EXERCISE DESCRIPTION:
Everything from the first line to the line containing "ORIGIN = (0.0, -0.3)" is to be repeated exactly; nothing past it.

%%

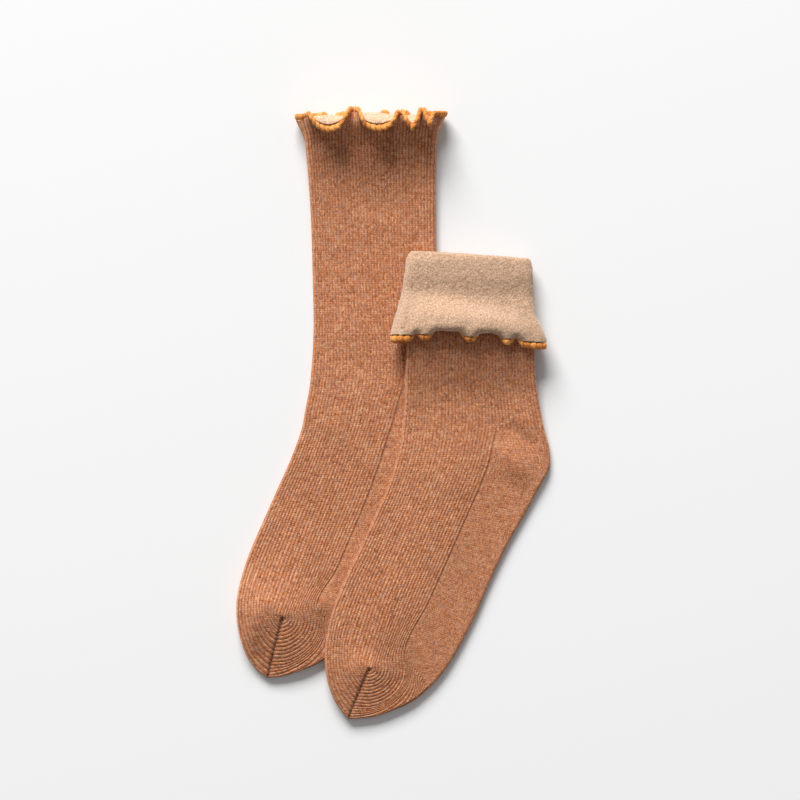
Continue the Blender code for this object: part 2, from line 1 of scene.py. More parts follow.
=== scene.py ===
"""The finish of a pair of rib-knit socks laid flat: ribbed and plain knit, brushed lining, overlocked hems.

Every piece is a tube surface worked out from the sock's tables, in millimetres, and becomes metres when its
mesh is made. A point of a sock has a place round the tube, from 0 to 6: 0 to 1 over the top panel from the
spine rib to the right edge, 1 to 2 round that edge, 2 to 4 back under, 4 to 5 round the left edge, and 5 to 6
over the top again to the spine. Along the sock it has a section number, counted from the mouth or the fold.
"""

from collections import namedtuple

import bpy
import numpy as np
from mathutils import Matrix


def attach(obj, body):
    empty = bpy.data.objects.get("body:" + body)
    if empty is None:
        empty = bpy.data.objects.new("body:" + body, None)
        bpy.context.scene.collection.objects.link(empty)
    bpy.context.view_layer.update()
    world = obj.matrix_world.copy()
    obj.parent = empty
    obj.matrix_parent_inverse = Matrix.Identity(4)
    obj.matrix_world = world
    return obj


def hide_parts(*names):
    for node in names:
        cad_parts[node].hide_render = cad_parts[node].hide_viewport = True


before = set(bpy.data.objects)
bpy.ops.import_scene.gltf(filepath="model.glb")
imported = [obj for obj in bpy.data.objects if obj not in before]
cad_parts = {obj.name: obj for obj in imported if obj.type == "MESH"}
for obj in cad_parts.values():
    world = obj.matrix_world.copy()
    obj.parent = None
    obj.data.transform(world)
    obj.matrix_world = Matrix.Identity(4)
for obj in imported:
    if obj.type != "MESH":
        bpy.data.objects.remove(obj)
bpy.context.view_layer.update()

MM = 0.001
ORIGIN = (0.0, -0.3)  # the middle of the pair's outline, which is the model's origin

# Cloth
WALL = 1.8  # knit with its brushed face, where the lining is not a layer of its own
KNIT = 1.0  # the outer knit alone
LINING = 1.0  # the brushed lining alone
GAP = 0.3  # between pieces, and between layers that lie on each other
HEM_GAP = 0.35  # from the ends of knit and lining to the bead
HALF_FLAT = WALL + GAP  # half the thickness of the flat tube
HALF_MOUTH = KNIT + GAP + LINING + GAP / 2  # the same where the lining is a layer of its own
KNIT_MID = HALF_MOUTH - KNIT / 2  # from the tube's middle to the middle of the outer knit
FOLD_RADIUS = (KNIT + GAP) / 2  # of the knit's middle, where the leg turns down

# Overlock bead, beyond the ends of knit and lining
HEM_WIDTH = 4.0
HEM_HALF = 1.25
HEM_DEPTH = -(GAP + LINING) / 2  # from the knit's middle to the middle of knit and lining

# The turned sock clears the long one, and comes down to the surface beyond its edge
DRAPE_HEIGHT = 2 * HALF_FLAT + GAP
DRAPE_FROM, DRAPE_TO = 4.0, 64.0  # how far beyond that edge it starts and ends coming down

Section = namedtuple("Section", "name left right border lead half", defaults=(None, 0, HALF_FLAT))
Fan = namedtuple("Fan", "name left border right")
Rim = namedtuple("Rim", "name root edge lean curl reach")
Course = namedtuple("Course", "fold rise fall settle roll length slant flare")
Spread = namedtuple("Spread", "length left right")
Height = namedtuple("Height", "y height")
Swell = namedtuple("Swell", "name x y along across angle height")
Crease = namedtuple("Crease", "name start end width height")
Ribs = namedtuple("Ribs", "name place number at_tip")

SPINE_SHARE = 0.38  # of the leg's width, from its left edge to the rib that runs into the toe's gore
BORDER_SHARE = 0.67  # to the last instep rib
LEFT_SHARE = 0.5  # where the column between spine and left edge runs, on the leg
LEFT_SHARES_TOE = (0.5, 0.46, 0.41, 0.36, 0.35, 0.34)  # and on the toe, down to the gore
HALF_TOES = (2.1, 1.95, 1.75, 1.6, 1.5, 1.5)  # half the toe's thickness, down to its tip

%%

TASK SOLUTION:
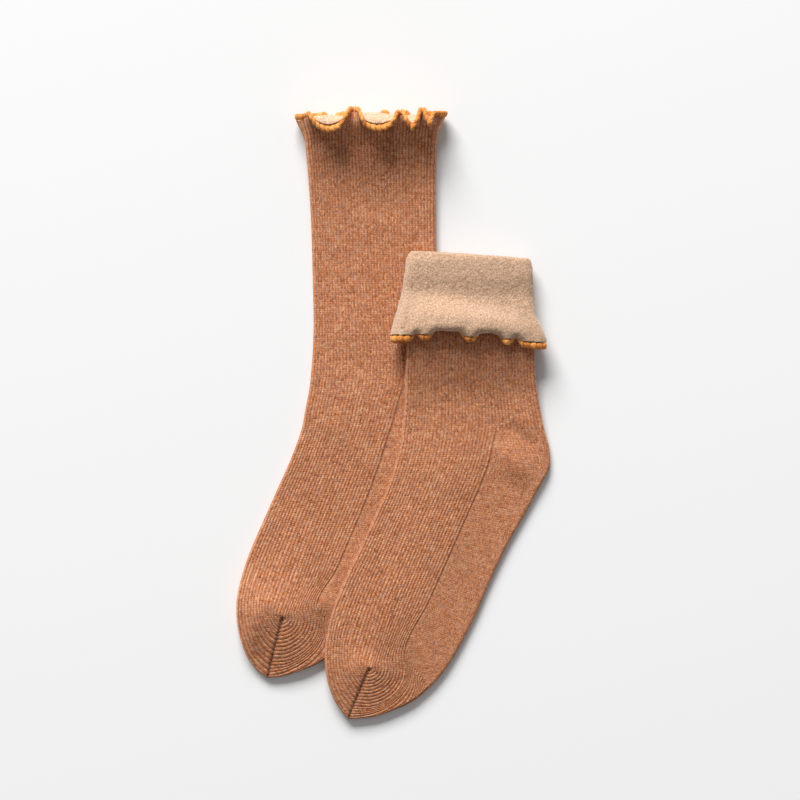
Continue the Blender code for this object: part 2, from line 1 of scene.py. More parts follow.
=== scene.py ===
"""The finish of a pair of rib-knit socks laid flat: ribbed and plain knit, brushed lining, overlocked hems.

Every piece is a tube surface worked out from the sock's tables, in millimetres, and becomes metres when its
mesh is made. A point of a sock has a place round the tube, from 0 to 6: 0 to 1 over the top panel from the
spine rib to the right edge, 1 to 2 round that edge, 2 to 4 back under, 4 to 5 round the left edge, and 5 to 6
over the top again to the spine. Along the sock it has a section number, counted from the mouth or the fold.
"""

from collections import namedtuple

import bpy
import numpy as np
from mathutils import Matrix


def attach(obj, body):
    empty = bpy.data.objects.get("body:" + body)
    if empty is None:
        empty = bpy.data.objects.new("body:" + body, None)
        bpy.context.scene.collection.objects.link(empty)
    bpy.context.view_layer.update()
    world = obj.matrix_world.copy()
    obj.parent = empty
    obj.matrix_parent_inverse = Matrix.Identity(4)
    obj.matrix_world = world
    return obj


def hide_parts(*names):
    for node in names:
        cad_parts[node].hide_render = cad_parts[node].hide_viewport = True


before = set(bpy.data.objects)
bpy.ops.import_scene.gltf(filepath="model.glb")
imported = [obj for obj in bpy.data.objects if obj not in before]
cad_parts = {obj.name: obj for obj in imported if obj.type == "MESH"}
for obj in cad_parts.values():
    world = obj.matrix_world.copy()
    obj.parent = None
    obj.data.transform(world)
    obj.matrix_world = Matrix.Identity(4)
for obj in imported:
    if obj.type != "MESH":
        bpy.data.objects.remove(obj)
bpy.context.view_layer.update()

MM = 0.001
ORIGIN = (0.0, -0.3)  # the middle of the pair's outline, which is the model's origin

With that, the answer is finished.